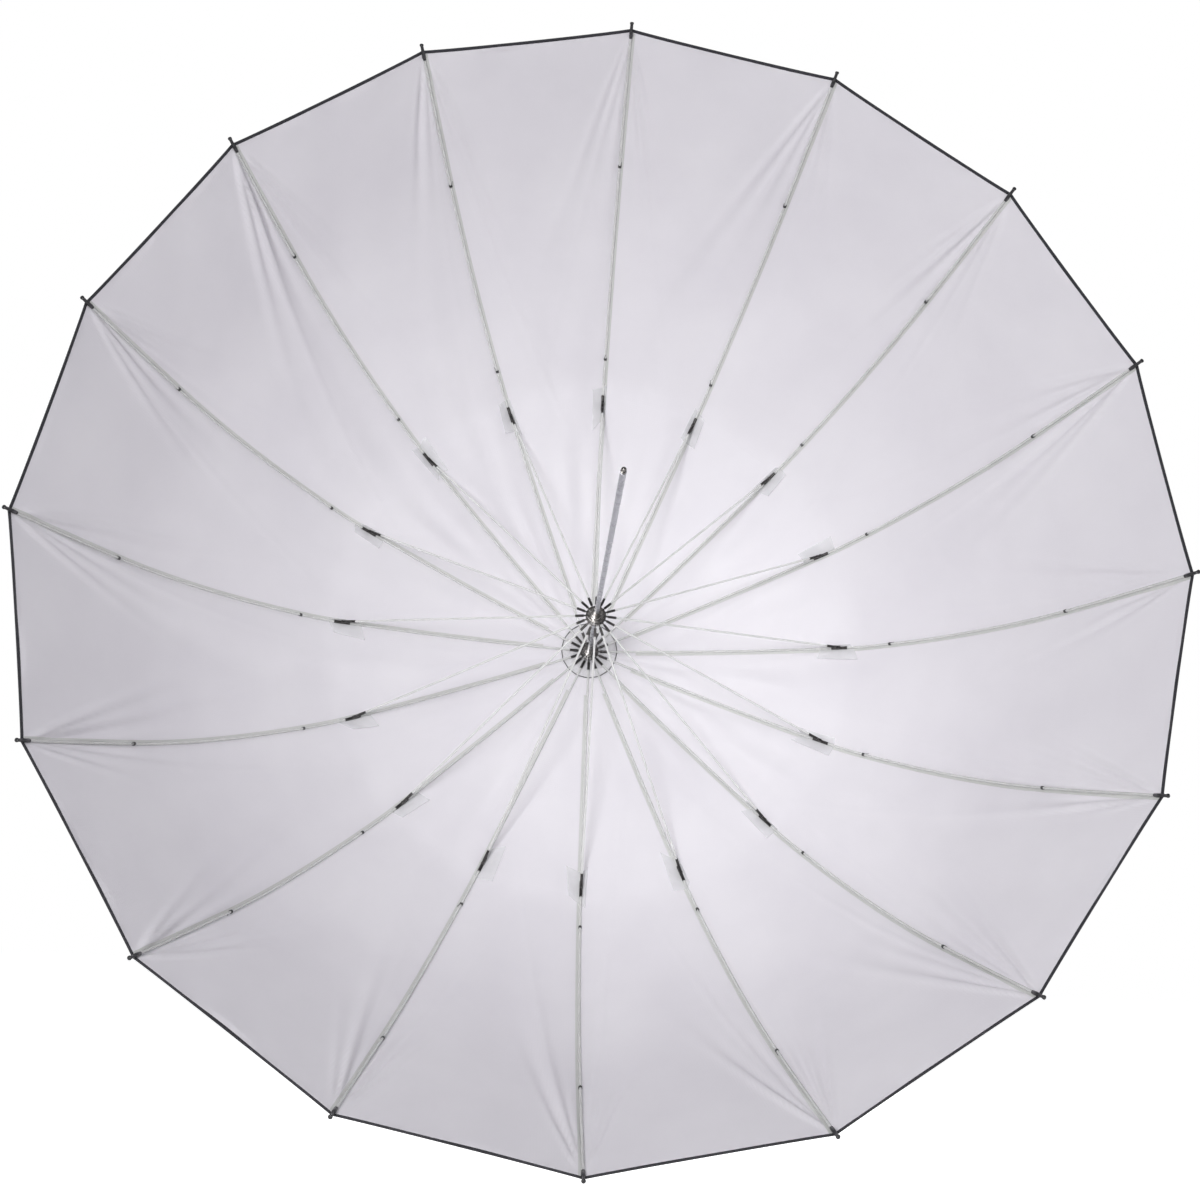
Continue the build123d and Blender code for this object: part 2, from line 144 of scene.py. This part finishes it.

...

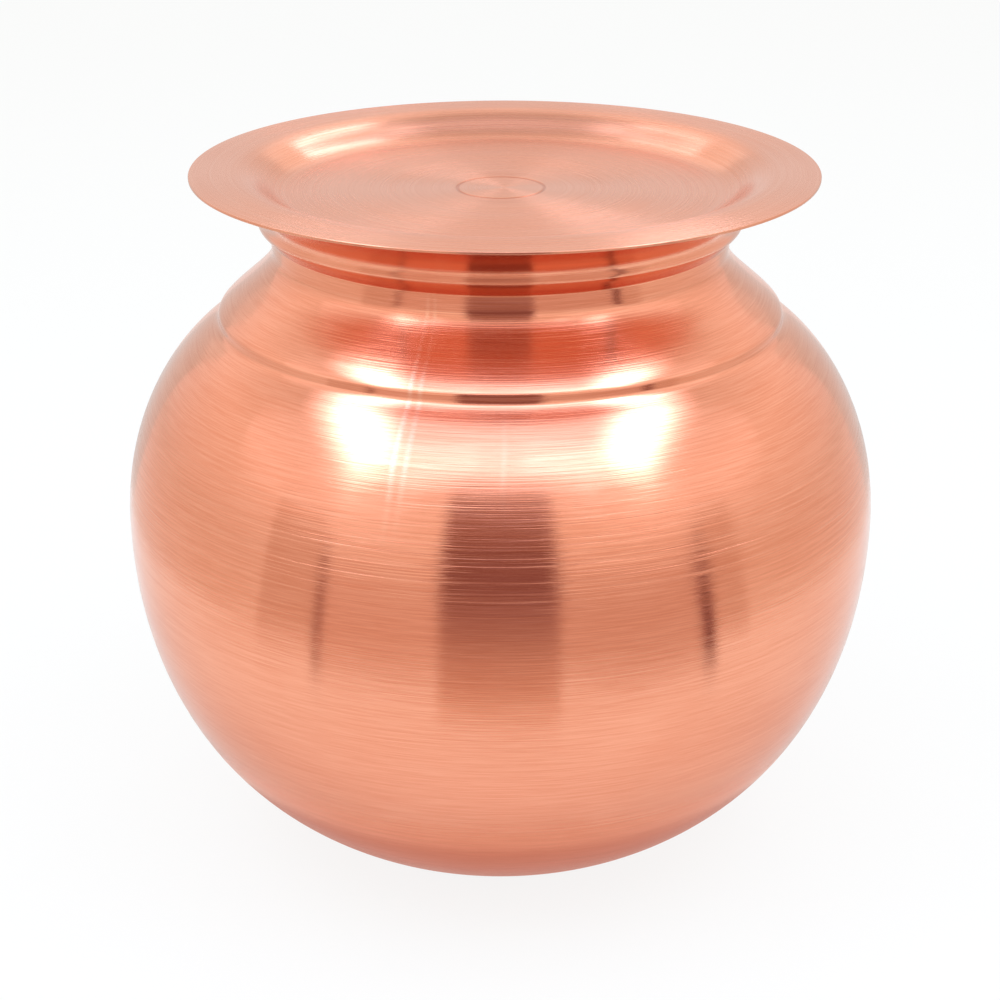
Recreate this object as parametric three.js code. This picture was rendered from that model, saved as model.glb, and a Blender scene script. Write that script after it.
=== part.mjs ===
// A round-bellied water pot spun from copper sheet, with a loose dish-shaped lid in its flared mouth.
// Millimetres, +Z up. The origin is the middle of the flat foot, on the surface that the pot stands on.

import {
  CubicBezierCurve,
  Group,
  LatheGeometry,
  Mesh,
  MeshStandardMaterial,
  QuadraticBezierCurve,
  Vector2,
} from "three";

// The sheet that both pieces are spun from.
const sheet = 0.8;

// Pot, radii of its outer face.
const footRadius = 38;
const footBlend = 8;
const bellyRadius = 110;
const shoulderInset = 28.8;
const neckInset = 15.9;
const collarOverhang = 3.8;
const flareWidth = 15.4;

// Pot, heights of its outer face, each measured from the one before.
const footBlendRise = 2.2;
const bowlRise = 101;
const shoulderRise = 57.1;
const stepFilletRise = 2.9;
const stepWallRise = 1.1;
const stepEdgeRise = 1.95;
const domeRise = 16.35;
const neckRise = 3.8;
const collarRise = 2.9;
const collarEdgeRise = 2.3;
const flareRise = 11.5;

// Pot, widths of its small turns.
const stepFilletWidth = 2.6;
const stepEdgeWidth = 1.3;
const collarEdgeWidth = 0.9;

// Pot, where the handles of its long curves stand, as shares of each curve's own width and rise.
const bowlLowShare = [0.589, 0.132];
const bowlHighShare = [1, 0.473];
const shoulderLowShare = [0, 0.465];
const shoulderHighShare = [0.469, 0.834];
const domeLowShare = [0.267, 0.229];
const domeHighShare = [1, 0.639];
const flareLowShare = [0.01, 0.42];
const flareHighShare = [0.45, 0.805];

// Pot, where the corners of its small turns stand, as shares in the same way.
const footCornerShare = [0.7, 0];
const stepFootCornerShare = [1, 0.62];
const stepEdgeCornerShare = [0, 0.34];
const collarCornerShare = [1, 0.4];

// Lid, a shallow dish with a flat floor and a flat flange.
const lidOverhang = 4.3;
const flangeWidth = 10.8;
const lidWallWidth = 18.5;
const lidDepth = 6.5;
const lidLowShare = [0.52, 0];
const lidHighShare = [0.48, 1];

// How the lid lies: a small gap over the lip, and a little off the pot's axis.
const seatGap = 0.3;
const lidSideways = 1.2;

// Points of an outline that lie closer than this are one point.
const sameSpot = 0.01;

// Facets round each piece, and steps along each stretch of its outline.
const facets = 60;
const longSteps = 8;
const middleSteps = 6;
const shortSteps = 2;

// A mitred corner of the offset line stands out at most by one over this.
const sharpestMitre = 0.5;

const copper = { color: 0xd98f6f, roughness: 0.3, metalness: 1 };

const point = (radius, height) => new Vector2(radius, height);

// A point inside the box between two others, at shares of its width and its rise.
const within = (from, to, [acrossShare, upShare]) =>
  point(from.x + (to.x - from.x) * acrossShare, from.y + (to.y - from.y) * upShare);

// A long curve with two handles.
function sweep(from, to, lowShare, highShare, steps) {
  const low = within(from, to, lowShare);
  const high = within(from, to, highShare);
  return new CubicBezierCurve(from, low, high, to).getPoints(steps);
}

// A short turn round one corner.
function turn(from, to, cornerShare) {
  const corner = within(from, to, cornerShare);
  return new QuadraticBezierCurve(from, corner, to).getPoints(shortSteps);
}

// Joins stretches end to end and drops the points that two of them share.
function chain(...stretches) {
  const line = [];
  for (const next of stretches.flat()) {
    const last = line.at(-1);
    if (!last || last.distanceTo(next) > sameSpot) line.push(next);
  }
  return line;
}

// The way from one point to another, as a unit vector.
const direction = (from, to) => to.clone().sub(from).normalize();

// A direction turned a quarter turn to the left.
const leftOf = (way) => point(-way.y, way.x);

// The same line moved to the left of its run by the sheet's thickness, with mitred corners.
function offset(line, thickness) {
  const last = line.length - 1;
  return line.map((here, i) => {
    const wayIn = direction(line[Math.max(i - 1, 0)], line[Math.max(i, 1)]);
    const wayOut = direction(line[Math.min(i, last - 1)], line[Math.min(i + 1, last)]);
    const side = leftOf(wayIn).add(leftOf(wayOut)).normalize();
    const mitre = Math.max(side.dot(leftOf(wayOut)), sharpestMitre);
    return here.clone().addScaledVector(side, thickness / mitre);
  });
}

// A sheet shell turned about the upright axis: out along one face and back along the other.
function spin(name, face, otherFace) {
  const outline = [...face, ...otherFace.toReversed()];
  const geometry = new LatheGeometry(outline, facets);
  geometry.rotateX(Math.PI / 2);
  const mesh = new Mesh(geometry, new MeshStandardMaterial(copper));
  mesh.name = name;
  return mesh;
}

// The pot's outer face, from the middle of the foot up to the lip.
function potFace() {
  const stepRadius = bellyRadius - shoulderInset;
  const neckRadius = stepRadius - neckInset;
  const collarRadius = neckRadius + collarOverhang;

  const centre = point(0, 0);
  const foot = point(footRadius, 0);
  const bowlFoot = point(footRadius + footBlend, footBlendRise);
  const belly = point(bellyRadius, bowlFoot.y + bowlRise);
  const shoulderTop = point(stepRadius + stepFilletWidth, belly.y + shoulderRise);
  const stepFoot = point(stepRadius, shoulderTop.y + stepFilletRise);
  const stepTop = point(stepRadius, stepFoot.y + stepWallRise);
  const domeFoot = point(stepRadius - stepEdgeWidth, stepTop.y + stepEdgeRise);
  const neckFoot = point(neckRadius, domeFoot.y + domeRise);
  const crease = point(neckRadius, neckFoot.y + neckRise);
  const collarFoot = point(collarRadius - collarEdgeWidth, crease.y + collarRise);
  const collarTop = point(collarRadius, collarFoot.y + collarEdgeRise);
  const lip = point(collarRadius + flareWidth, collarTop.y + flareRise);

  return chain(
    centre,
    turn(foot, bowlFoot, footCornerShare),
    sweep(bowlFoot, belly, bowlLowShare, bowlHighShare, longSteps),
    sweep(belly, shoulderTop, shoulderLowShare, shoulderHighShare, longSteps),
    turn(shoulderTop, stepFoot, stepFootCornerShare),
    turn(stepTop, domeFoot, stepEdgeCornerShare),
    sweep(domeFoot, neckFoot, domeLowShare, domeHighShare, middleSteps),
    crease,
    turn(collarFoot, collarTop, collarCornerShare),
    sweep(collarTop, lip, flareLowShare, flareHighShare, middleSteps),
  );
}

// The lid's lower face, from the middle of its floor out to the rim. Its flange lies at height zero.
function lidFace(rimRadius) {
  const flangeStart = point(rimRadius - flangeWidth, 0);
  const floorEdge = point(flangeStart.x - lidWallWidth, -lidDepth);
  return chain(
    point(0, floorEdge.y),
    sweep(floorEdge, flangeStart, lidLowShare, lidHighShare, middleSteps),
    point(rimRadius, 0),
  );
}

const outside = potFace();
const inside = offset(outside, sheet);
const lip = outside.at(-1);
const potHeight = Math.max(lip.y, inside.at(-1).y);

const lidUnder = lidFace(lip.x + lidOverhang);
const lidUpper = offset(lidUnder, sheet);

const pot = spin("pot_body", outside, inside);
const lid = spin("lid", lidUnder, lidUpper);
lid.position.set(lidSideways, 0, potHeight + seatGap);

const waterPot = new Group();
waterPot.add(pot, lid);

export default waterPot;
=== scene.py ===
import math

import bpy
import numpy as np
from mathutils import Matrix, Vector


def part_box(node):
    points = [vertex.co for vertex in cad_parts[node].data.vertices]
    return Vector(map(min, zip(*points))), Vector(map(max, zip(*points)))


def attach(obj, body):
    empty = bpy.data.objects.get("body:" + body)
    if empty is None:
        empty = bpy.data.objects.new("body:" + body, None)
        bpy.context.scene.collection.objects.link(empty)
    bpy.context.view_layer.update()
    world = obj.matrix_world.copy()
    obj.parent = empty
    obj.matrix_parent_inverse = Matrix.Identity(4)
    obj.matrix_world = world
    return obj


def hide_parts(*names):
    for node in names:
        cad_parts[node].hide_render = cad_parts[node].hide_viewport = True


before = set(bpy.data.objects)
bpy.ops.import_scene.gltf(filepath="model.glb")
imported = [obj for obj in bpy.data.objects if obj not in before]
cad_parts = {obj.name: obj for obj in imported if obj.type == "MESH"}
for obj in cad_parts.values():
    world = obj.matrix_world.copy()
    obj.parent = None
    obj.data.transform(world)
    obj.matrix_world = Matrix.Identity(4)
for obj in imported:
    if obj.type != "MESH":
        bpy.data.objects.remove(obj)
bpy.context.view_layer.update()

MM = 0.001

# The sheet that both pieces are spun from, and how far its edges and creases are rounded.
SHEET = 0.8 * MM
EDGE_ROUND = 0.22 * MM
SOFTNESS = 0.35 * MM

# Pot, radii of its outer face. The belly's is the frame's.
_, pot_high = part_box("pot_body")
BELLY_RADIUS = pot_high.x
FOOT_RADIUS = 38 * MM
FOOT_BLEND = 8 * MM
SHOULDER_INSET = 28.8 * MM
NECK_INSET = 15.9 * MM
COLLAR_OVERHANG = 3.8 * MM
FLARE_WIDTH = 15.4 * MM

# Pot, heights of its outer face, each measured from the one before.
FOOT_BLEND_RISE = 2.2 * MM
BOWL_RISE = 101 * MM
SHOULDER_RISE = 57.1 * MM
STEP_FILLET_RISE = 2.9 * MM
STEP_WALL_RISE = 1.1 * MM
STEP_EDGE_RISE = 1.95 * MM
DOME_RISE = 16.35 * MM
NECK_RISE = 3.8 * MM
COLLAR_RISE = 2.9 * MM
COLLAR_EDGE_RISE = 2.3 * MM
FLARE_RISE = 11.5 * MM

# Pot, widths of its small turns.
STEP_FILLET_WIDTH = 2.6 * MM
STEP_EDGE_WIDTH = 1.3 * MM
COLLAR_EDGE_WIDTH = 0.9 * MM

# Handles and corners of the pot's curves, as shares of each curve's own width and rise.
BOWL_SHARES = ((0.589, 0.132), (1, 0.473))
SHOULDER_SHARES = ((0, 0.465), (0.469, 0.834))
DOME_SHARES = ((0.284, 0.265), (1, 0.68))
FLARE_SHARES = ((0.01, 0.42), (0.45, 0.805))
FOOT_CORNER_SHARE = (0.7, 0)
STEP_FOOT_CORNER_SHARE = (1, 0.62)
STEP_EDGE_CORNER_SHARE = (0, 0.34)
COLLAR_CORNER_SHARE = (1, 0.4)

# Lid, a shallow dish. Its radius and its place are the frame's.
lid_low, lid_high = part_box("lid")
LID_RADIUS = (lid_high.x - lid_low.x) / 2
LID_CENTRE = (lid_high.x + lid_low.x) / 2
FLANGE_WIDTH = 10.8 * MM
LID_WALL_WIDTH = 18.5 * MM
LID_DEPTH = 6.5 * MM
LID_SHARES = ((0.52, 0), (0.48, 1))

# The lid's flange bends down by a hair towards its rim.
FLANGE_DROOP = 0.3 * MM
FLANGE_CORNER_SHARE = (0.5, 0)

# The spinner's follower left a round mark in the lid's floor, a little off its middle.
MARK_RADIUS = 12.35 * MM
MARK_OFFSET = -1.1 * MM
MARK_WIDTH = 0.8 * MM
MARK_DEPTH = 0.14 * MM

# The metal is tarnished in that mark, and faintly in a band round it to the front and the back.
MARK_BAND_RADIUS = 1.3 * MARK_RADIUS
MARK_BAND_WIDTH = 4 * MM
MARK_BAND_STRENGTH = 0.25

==

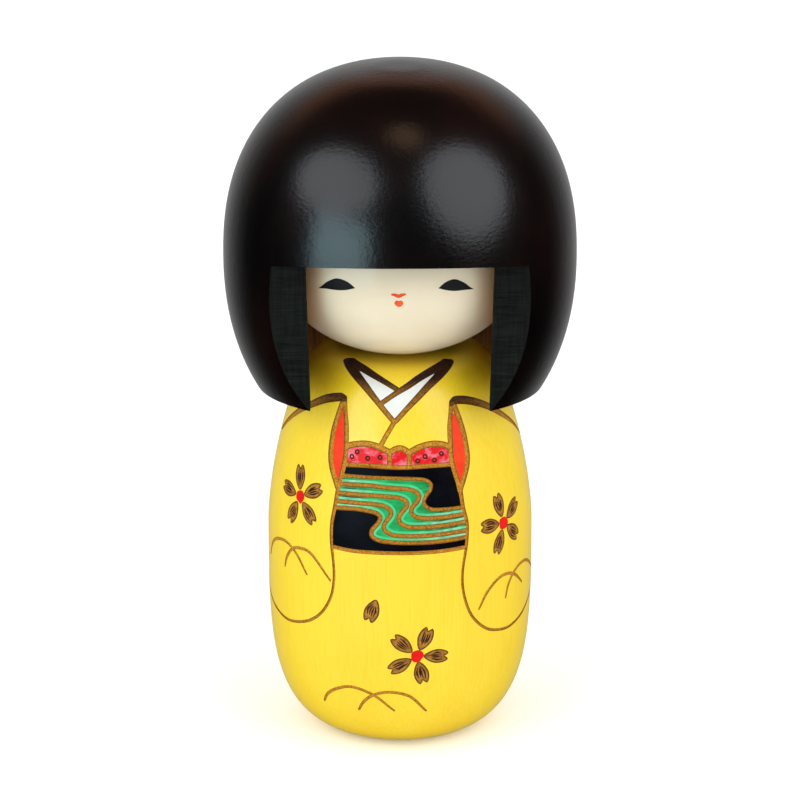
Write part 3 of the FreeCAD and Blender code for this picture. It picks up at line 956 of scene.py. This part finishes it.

EXERCISE:
Quote the listing above, but only from the line that shows "const lidUnder = lidFace(lip.x" through the line that shows "SOFTNESS = 0.35 * MM".

REPLY:
const lidUnder = lidFace(lip.x + lidOverhang);
const lidUpper = offset(lidUnder, sheet);

const pot = spin("pot_body", outside, inside);
const lid = spin("lid", lidUnder, lidUpper);
lid.position.set(lidSideways, 0, potHeight + seatGap);

const waterPot = new Group();
waterPot.add(pot, lid);

export default waterPot;
=== scene.py ===
import math

import bpy
import numpy as np
from mathutils import Matrix, Vector


def part_box(node):
    points = [vertex.co for vertex in cad_parts[node].data.vertices]
    return Vector(map(min, zip(*points))), Vector(map(max, zip(*points)))


def attach(obj, body):
    empty = bpy.data.objects.get("body:" + body)
    if empty is None:
        empty = bpy.data.objects.new("body:" + body, None)
        bpy.context.scene.collection.objects.link(empty)
    bpy.context.view_layer.update()
    world = obj.matrix_world.copy()
    obj.parent = empty
    obj.matrix_parent_inverse = Matrix.Identity(4)
    obj.matrix_world = world
    return obj


def hide_parts(*names):
    for node in names:
        cad_parts[node].hide_render = cad_parts[node].hide_viewport = True


before = set(bpy.data.objects)
bpy.ops.import_scene.gltf(filepath="model.glb")
imported = [obj for obj in bpy.data.objects if obj not in before]
cad_parts = {obj.name: obj for obj in imported if obj.type == "MESH"}
for obj in cad_parts.values():
    world = obj.matrix_world.copy()
    obj.parent = None
    obj.data.transform(world)
    obj.matrix_world = Matrix.Identity(4)
for obj in imported:
    if obj.type != "MESH":
        bpy.data.objects.remove(obj)
bpy.context.view_layer.update()

MM = 0.001

# The sheet that both pieces are spun from, and how far its edges and creases are rounded.
SHEET = 0.8 * MM
EDGE_ROUND = 0.22 * MM
SOFTNESS = 0.35 * MM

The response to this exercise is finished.